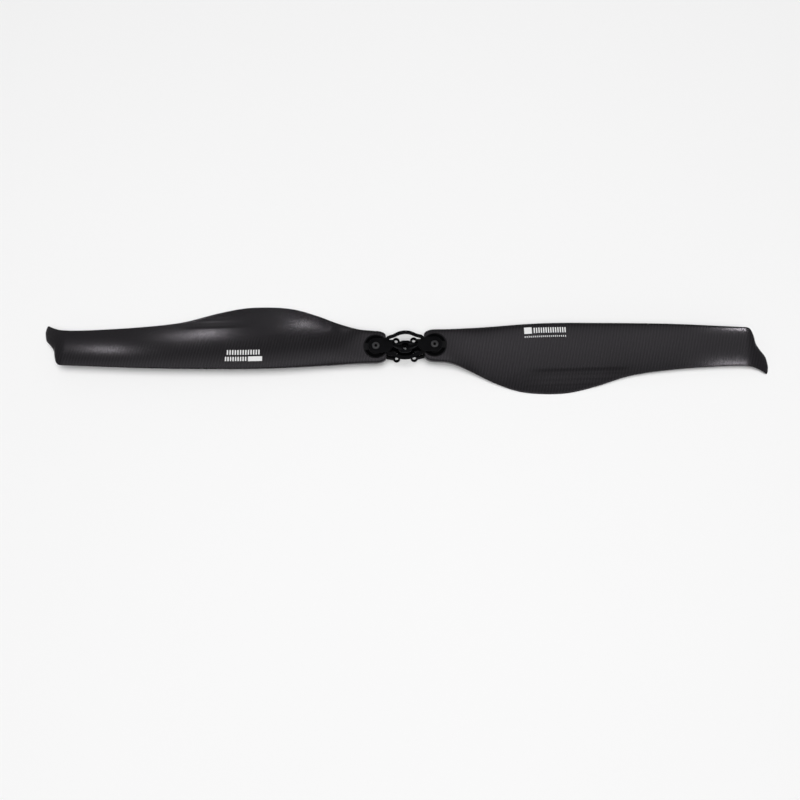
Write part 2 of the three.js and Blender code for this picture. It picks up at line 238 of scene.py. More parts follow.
# ---- materials -------------------------------------------------------------------------------------
class Shader:
    """A Principled material with short calls for the nodes that feed it."""

    def __init__(self, name, **values):
        self.material = bpy.data.materials.new(name)
        self.material.use_nodes = True
        self.tree = self.material.node_tree
        self.surface = self.tree.nodes["Principled BSDF"]
        self.set(**values)
        self.place = self.node("ShaderNodeTexCoord")

    def node(self, kind, inputs=None, **settings):
        """A new node with its inputs fed and its properties set."""
        made = self.tree.nodes.new(kind)
        for key, value in settings.items():
            setattr(made, key, value)
        for key, value in (inputs or {}).items():
            self.feed(made.inputs[key], value)
        return made

    def feed(self, socket, value):
        """Links a socket to the input, or sets its plain value."""
        if isinstance(value, bpy.types.NodeSocket):
            self.tree.links.new(value, socket)
        else:
            socket.default_value = value

    def math(self, operation, *values):
        """The result of a Math node."""
        made = self.node("ShaderNodeMath", operation=operation)
        for k, value in enumerate(values):
            self.feed(made.inputs[k], value)
        return made.outputs[0]

    def noise(self, size_mm, detail=2.0, roughness=0.5):
        """Noise whose features are about size_mm across, from 0 to 1."""
        scaled = self.node("ShaderNodeVectorMath", operation="MULTIPLY")
        self.feed(scaled.inputs[0], self.place.outputs["Object"])
        scaled.inputs[1].default_value = [1 / (size_mm * MM)] * 3
        grain = self.node("ShaderNodeTexNoise", {"Vector": scaled.outputs[0]})
        grain.inputs["Scale"].default_value = 1.0
        grain.inputs["Detail"].default_value = detail
        grain.inputs["Roughness"].default_value = roughness
        return grain.outputs["Fac"]

    def between(self, factor, low, high):
        """factor from 0 to 1 turned into a number from low to high."""
        made = self.node("ShaderNodeMapRange", {"Value": factor})
        made.inputs["To Min"].default_value = low
        made.inputs["To Max"].default_value = high
        return made.outputs["Result"]

    def blend(self, factor, low, high):
        """Colour between two colours or colour sockets."""
        made = self.node("ShaderNodeMix", data_type="RGBA")
        self.feed(made.inputs["Factor"], factor)
        for key, value in (("A", low), ("B", high)):
            socket = next(i for i in made.inputs if i.name == key and i.type == "RGBA")
            self.feed(socket, value if isinstance(value, bpy.types.NodeSocket) else (*value, 1))
        return next(o for o in made.outputs if o.type == "RGBA")

    def bump(self, height, depth_mm, strength=1.0, under=None):
        """Normal for a relief, on top of the one under it if that is given."""
        made = self.node("ShaderNodeBump", {"Height": height})
        made.inputs["Distance"].default_value = depth_mm * MM
        made.inputs["Strength"].default_value = strength
        if under is not None:
            self.feed(made.inputs["Normal"], under)
        return made.outputs["Normal"]

    def set(self, **sockets):
        """Feeds the surface's inputs, named in lower case with underscores."""
        for key, value in sockets.items():
            self.feed(self.surface.inputs[key.replace("_", " ").title().replace("Ior", "IOR")], value)


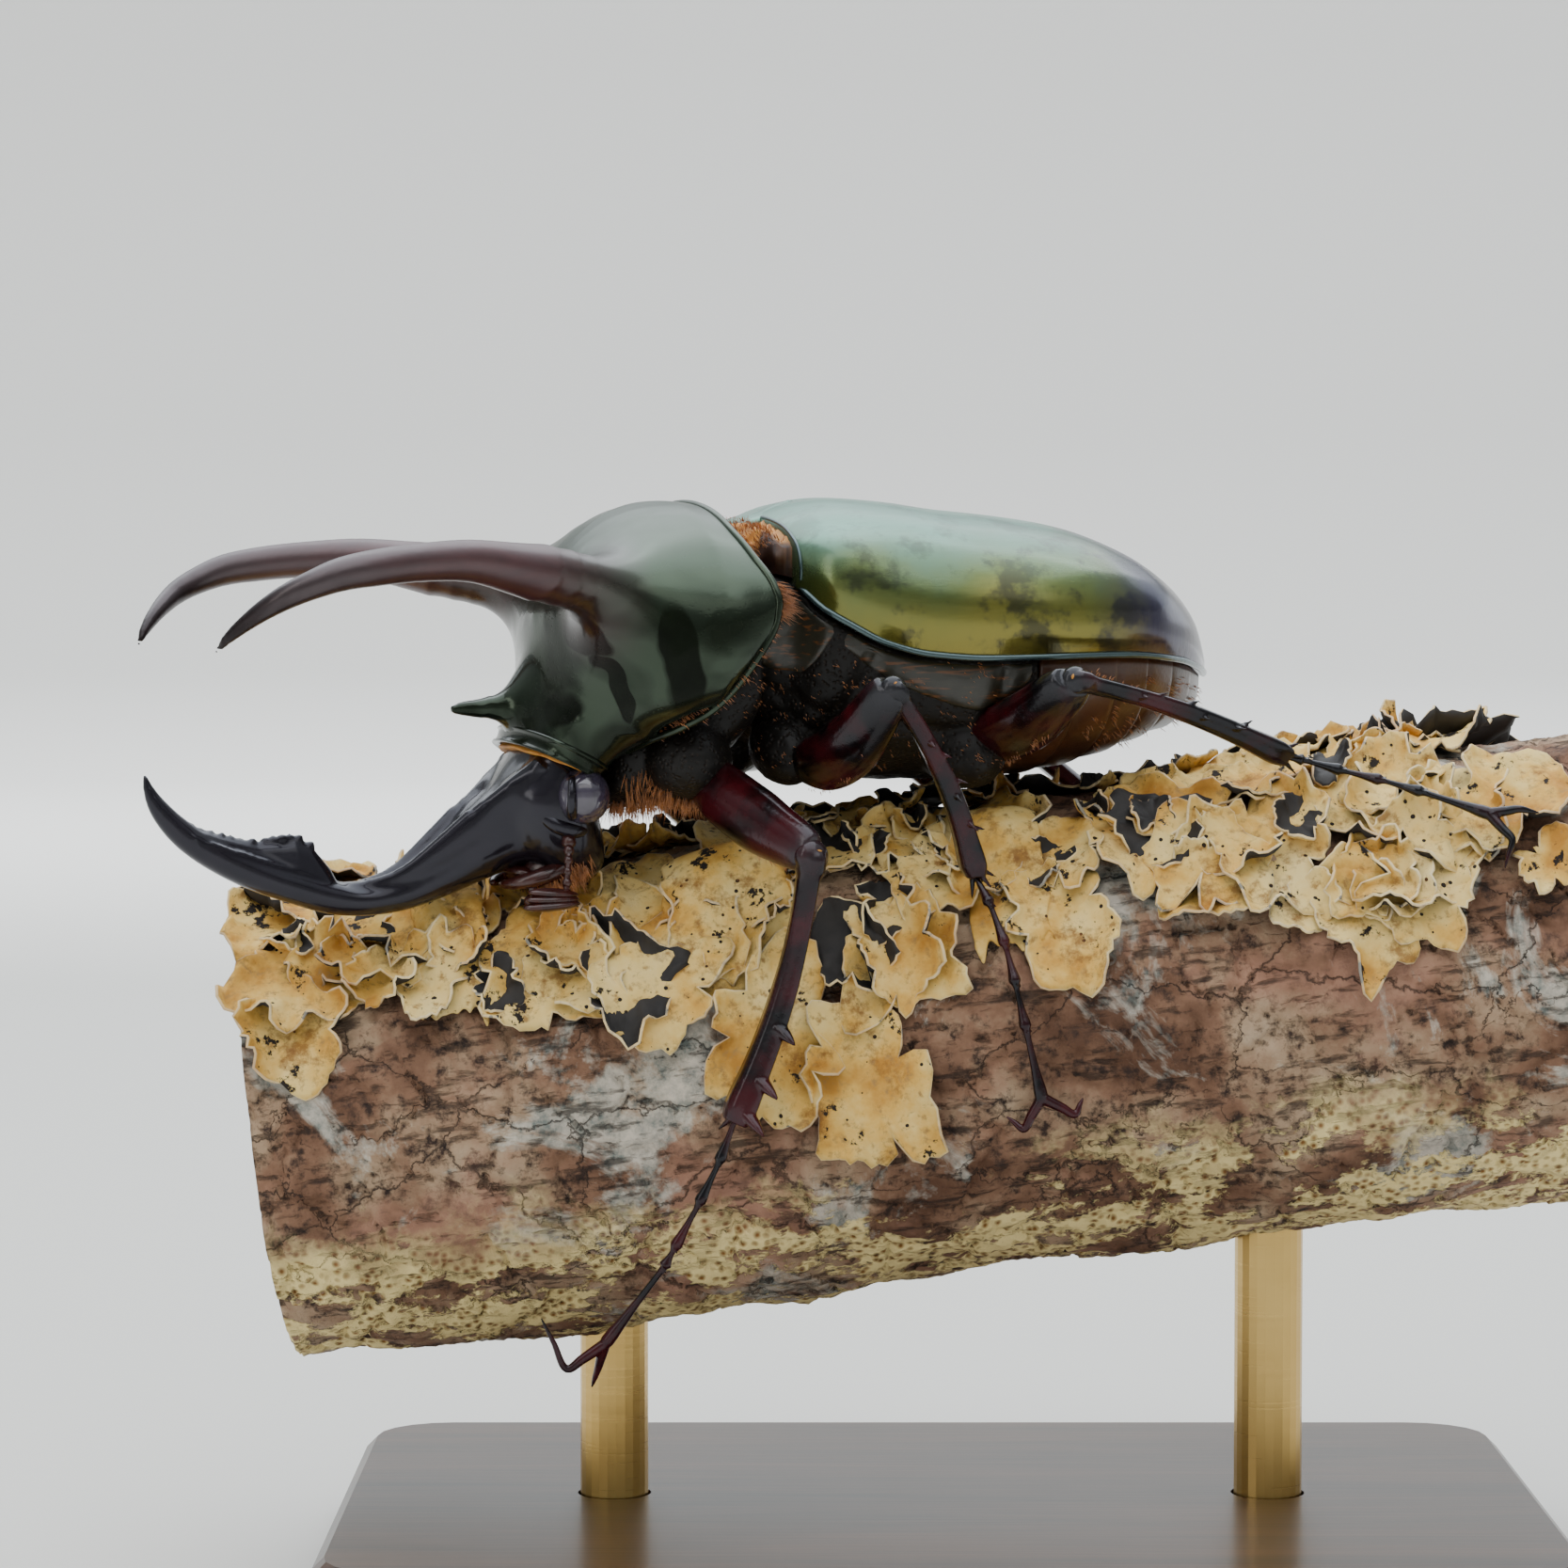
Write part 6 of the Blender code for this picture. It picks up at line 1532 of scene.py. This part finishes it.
print("faces of a leaf:", LEAF_SIDES * (len(LEAF_SHARES) - 1) + 1)

# %% A rolled leaf
roll_angle = curve([(0, 66), (0.22, 55), (0.4, 48), (0.55, 42), (0.68, 36), (0.78, 31), (0.87, 28),
                    (0.94, 28.5), (1, 31)])
roll_height = curve([(0, 0.5), (0.22, 0.8), (0.4, 1.5), (0.55, 2.7), (0.68, 3.6), (0.78, 3.5), (0.87, 2.6),
                     (0.94, 1.6), (1, 1.3)])


def lichen_roll(bm, first, last, turn, seed):
    """Adds a wide leaf whose upper margin has rolled over into a tube."""
    sheet = bmesh.new()
    bmesh.ops.create_grid(sheet, x_segments=60, y_segments=36, size=1.0)
    for vert in sheet.verts:
        along_share, share = (vert.co.x + 1) / 2, (vert.co.y + 1) / 2
        wave = noise.noise(Vector((along_share * 2.4, seed, share * 1.5)))
        torn = noise.noise(Vector((along_share * 6.0, seed + 4, 0)))
        along = first + (last - first) * (along_share + 0.10
                                          * noise.noise(Vector((share * 5, seed, along_share))))
        angle = roll_angle(share) + turn + 2.5 * wave * share + 7.0 * torn * (1 - share) ** 2
        lower = 0.55 + 0.45 * sin(pi * along_share) ** 0.5
        height = bark(along, radians(angle)) + 0.4 + (roll_height(share) + 0.5 * wave) * lower
        vert.co = Vector(on_branch(along, angle, height))
    outward = Vector(on_branch(first, 60, 5)) - Vector(on_branch(first, 60, 0))
    face_out(sheet)
    flat = [face for face in sheet.faces if face.calc_center_median().dot(BRANCH_UP) < -24]
    if sum((face.normal * face.calc_area() for face in flat), Vector()).dot(outward) < 0:
        bmesh.ops.reverse_faces(sheet, faces=sheet.faces)
    join(bm, sheet)


print("a roll climbs from", roll_angle(0), "to", roll_angle(1), "degrees round the branch")

# %% Where the leaves grow
chance = random.Random(21)
SOLID_LEAVES = [(-57, -10, 6.4, 2.6), (-50, 38, 7.0, 1.6), (-40, -28, 5.6, 2.2), (-22, 62, 6.8, 1.0),
                (8, 40, 6.4, 0.5),
                (33, 50, 6.8, 1.0), (46, -4, 5.4, 1.4), (59, 0, 6.2, 2.6), (64, 38, 6.6, 1.4),
                (65, -40, 5.8, 2.0)]
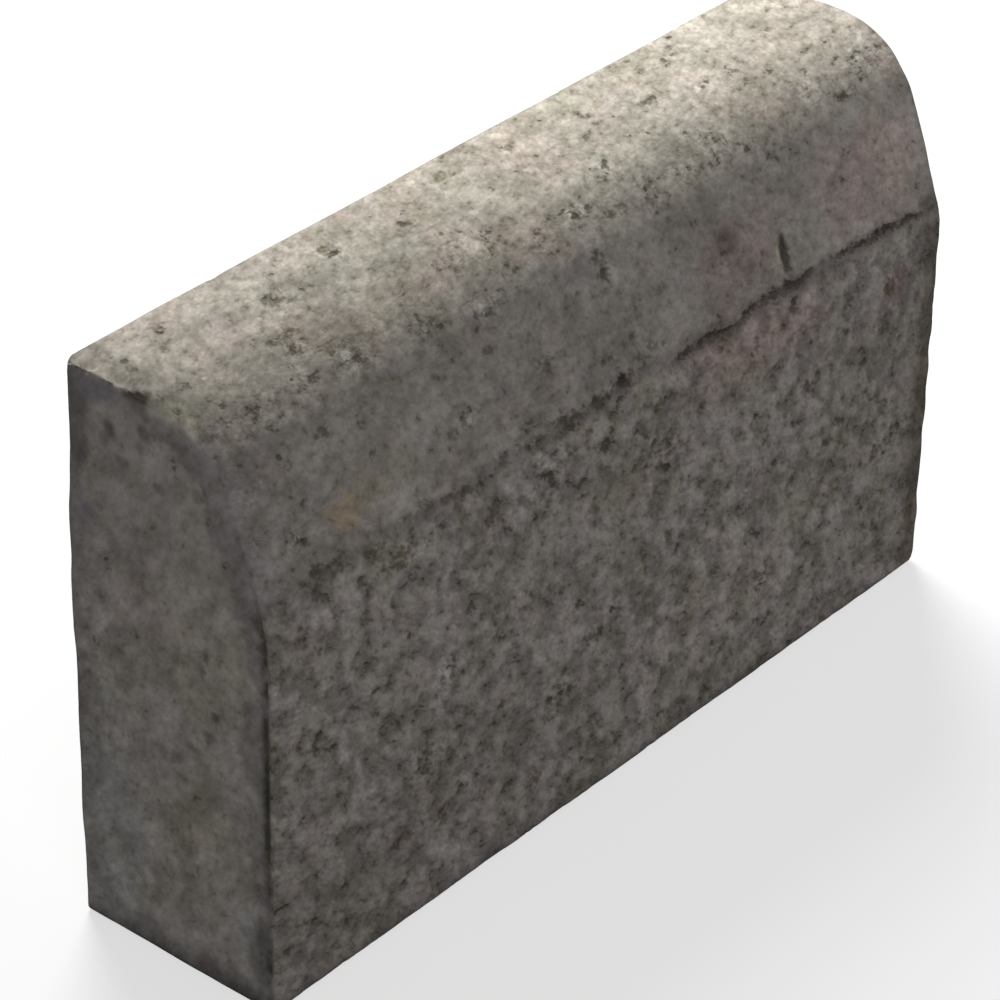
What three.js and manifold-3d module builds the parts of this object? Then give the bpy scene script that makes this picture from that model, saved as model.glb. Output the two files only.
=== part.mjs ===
// Precast concrete kerb stone: one solid casting.
// Millimetres. X runs along the kerb, the road side faces -Y, and +Z is up.
// The origin is at the middle of the base.

import * as THREE from "three";
import { mergeVertices } from "three/addons/utils/BufferGeometryUtils.js";
import Module from "manifold-3d";

const wasm = await Module();
wasm.setup();

// Overall size
const LENGTH = 500;
const WIDTH = 120;
const HEIGHT = 300;

// Road-side profile, from the top down: level top, nose, batter, shoulder, upright face
const TOP_WIDTH = 50; // level part of the top, measured from the back
const NOSE_RADIUS = 50; // round from the level top into the batter
const BATTER_ANGLE = THREE.MathUtils.degToRad(21.5); // lean of the upper face from upright
const SHOULDER_RADIUS = 95; // soft bend between the batter and the upright face

// Crease along the road side, where the fine facing mix meets the coarse base mix
const CREASE_HEIGHT = 218; // above the base
const CREASE_WIDTH = 3;
const CREASE_DEPTH = 1.6;

// Rounded arrises, all round
const ARRIS_RADIUS = 3;
const CORNER_RADIUS = 0.6; // left at the corners of the end faces, where three arrises meet

// Facets
const ARC_SEGMENTS = 6; // each arc of the profile takes twice as many chords
const ARRIS_SEGMENTS = 3; // steps across the arris at each end

const CUT_MARGIN = 5; // how far a cutter reaches past the surface that it cuts

const concrete = new THREE.MeshStandardMaterial({
  name: "concrete",
  color: 0x78726a,
  roughness: 0.92,
  metalness: 0,
});

// Where the batter, carried on down, would meet the plane of the upright face
const noseCentre = new THREE.Vector2(WIDTH - TOP_WIDTH, HEIGHT - NOSE_RADIUS);
const batterTop = new THREE.Vector2(
  noseCentre.x - NOSE_RADIUS * Math.cos(BATTER_ANGLE),
  noseCentre.y + NOSE_RADIUS * Math.sin(BATTER_ANGLE),
);
const batterFoot = batterTop.y - batterTop.x / Math.tan(BATTER_ANGLE);

// The shoulder is tangent to both, so its centre is level with the top of the upright face
const shoulderCentre = new THREE.Vector2(
  SHOULDER_RADIUS,
  batterFoot - SHOULDER_RADIUS * Math.tan(BATTER_ANGLE / 2),
);

// Depth behind the upright face's plane, and lean from upright, of the road side at a height
function roadSideAt(height) {
  const rise = height - shoulderCentre.y;
  if (rise <= 0) {
    return { depth: 0, lean: 0 };
  }
  if (rise < SHOULDER_RADIUS * Math.sin(BATTER_ANGLE)) {
    const lean = Math.asin(rise / SHOULDER_RADIUS);
    return { depth: SHOULDER_RADIUS * (1 - Math.cos(lean)), lean };
  }
  return { depth: (height - batterFoot) * Math.tan(BATTER_ANGLE), lean: BATTER_ANGLE };
}

// Cross-section in depth (from the upright face's plane) and height, counter-clockwise.
// Each arc starts where the one before it points to, so straight stretches join them.
function crossSection() {
  const { PI } = Math;
  const shape = new THREE.Shape();
  shape.absarc(WIDTH - ARRIS_RADIUS, ARRIS_RADIUS, ARRIS_RADIUS, -PI / 2, 0);
  shape.absarc(WIDTH - ARRIS_RADIUS, HEIGHT - ARRIS_RADIUS, ARRIS_RADIUS, 0, PI / 2);
  shape.absarc(noseCentre.x, noseCentre.y, NOSE_RADIUS, PI / 2, PI - BATTER_ANGLE);
  shape.absarc(shoulderCentre.x, shoulderCentre.y, SHOULDER_RADIUS, PI - BATTER_ANGLE, PI);
  shape.absarc(ARRIS_RADIUS, ARRIS_RADIUS, ARRIS_RADIUS, PI, (3 * PI) / 2);
  shape.closePath();
  return shape;
}

// Turns an extrusion of the cross-section's plane so that it runs along X, centred on the origin
function layAlongKerb(geometry, startX) {
  const alongY = new THREE.Vector3(0, 1, 0);
  const alongZ = new THREE.Vector3(0, 0, 1);
  const alongX = new THREE.Vector3(1, 0, 0);
  geometry.applyMatrix4(new THREE.Matrix4().makeBasis(alongY, alongZ, alongX));
  geometry.translate(startX, -WIDTH / 2, 0);
  return geometry;
}

// The casting without its crease: the section, with a rounded arris around each end
function castingGeometry() {
  const geometry = new THREE.ExtrudeGeometry(crossSection(), {
    depth: LENGTH - 2 * ARRIS_RADIUS,
    curveSegments: ARC_SEGMENTS,
    bevelThickness: ARRIS_RADIUS,
    bevelSize: ARRIS_RADIUS - CORNER_RADIUS,
    bevelOffset: CORNER_RADIUS - ARRIS_RADIUS,
    bevelSegments: ARRIS_SEGMENTS,
  });
  return layAlongKerb(geometry, ARRIS_RADIUS - LENGTH / 2);
}

// V-shaped bar that cuts the crease square to the surface and runs out past both ends
function creaseCutterGeometry() {
  const { depth, lean } = roadSideAt(CREASE_HEIGHT);
  const mouth = (CREASE_WIDTH / 2) * (1 + CUT_MARGIN / CREASE_DEPTH);
  const vee = new THREE.Shape([
    new THREE.Vector2(CREASE_DEPTH, 0),
    new THREE.Vector2(-CUT_MARGIN, mouth),
    new THREE.Vector2(-CUT_MARGIN, -mouth),
  ]);
  const geometry = new THREE.ExtrudeGeometry(vee, {
    depth: LENGTH + 2 * CUT_MARGIN,
    bevelEnabled: false,
  });
  geometry.rotateZ(-lean);
  geometry.translate(depth, CREASE_HEIGHT, 0);
  return layAlongKerb(geometry, -CUT_MARGIN - LENGTH / 2);
}

function toSolid(geometry) {
  geometry.deleteAttribute("normal");
  geometry.deleteAttribute("uv");
  const merged = mergeVertices(geometry);
  return new wasm.Manifold(
    new wasm.Mesh({
      numProp: 3,
      vertProperties: merged.getAttribute("position").array,
      triVerts: new Uint32Array(merged.getIndex().array),
    }),
  );
}

function toGeometry(solid) {
  const { vertProperties, triVerts } = solid.getMesh();
  const geometry = new THREE.BufferGeometry();
  geometry.setAttribute("position", new THREE.BufferAttribute(vertProperties, 3));
  geometry.setIndex(new THREE.BufferAttribute(triVerts, 1));
  geometry.computeVertexNormals();
  return geometry;
}

function kerbStone() {
  const casting = toSolid(castingGeometry());
  const crease = toSolid(creaseCutterGeometry());
  const mesh = new THREE.Mesh(toGeometry(casting.subtract(crease)), concrete);
  mesh.name = "kerb_stone";
  return mesh;
}

const kerb = new THREE.Group();
kerb.name = "concrete_kerb_stone";
kerb.add(kerbStone());

export default kerb;
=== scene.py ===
"""Looks of the concrete kerb stone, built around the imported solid.

Metres; X runs along the kerb, -Y is the road side and +Z is up. The near end is the one at -X. The
stone is one mesh. Its section is the solid's own, laid out as an even grid, rounded at its arrises (the
edges where two faces meet) and then pitted and worn inwards by Geometry Nodes. The same cast pattern
drives the relief and the colours, because both read it from `place`, each point's position before it was
worn.
"""

import math
from functools import reduce
from operator import add, mul

import bpy
import numpy as np
from mathutils import Matrix, Vector
from mathutils.geometry import delaunay_2d_cdt


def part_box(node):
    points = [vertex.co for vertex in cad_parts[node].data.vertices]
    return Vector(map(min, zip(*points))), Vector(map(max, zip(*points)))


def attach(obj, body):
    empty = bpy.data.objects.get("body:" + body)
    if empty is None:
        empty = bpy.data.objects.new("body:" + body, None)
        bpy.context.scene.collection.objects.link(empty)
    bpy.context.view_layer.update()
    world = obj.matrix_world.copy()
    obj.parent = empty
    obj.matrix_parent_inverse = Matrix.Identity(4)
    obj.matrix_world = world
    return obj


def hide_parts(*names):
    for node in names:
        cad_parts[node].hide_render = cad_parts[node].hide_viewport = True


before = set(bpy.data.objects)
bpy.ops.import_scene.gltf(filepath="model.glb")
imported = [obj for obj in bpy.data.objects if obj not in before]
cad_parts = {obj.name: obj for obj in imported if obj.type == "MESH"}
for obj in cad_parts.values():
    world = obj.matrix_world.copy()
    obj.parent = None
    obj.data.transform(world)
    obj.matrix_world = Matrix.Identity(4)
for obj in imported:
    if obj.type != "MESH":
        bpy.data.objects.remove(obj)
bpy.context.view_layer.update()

NODE = "kerb_stone"
MM = 0.001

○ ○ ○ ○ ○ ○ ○

• _Directions_
Make a copy of each line that contains the string "context".

• _Solution_
        bpy.context.scene.collection.objects.link(empty)
    bpy.context.view_layer.update()
bpy.context.view_layer.update()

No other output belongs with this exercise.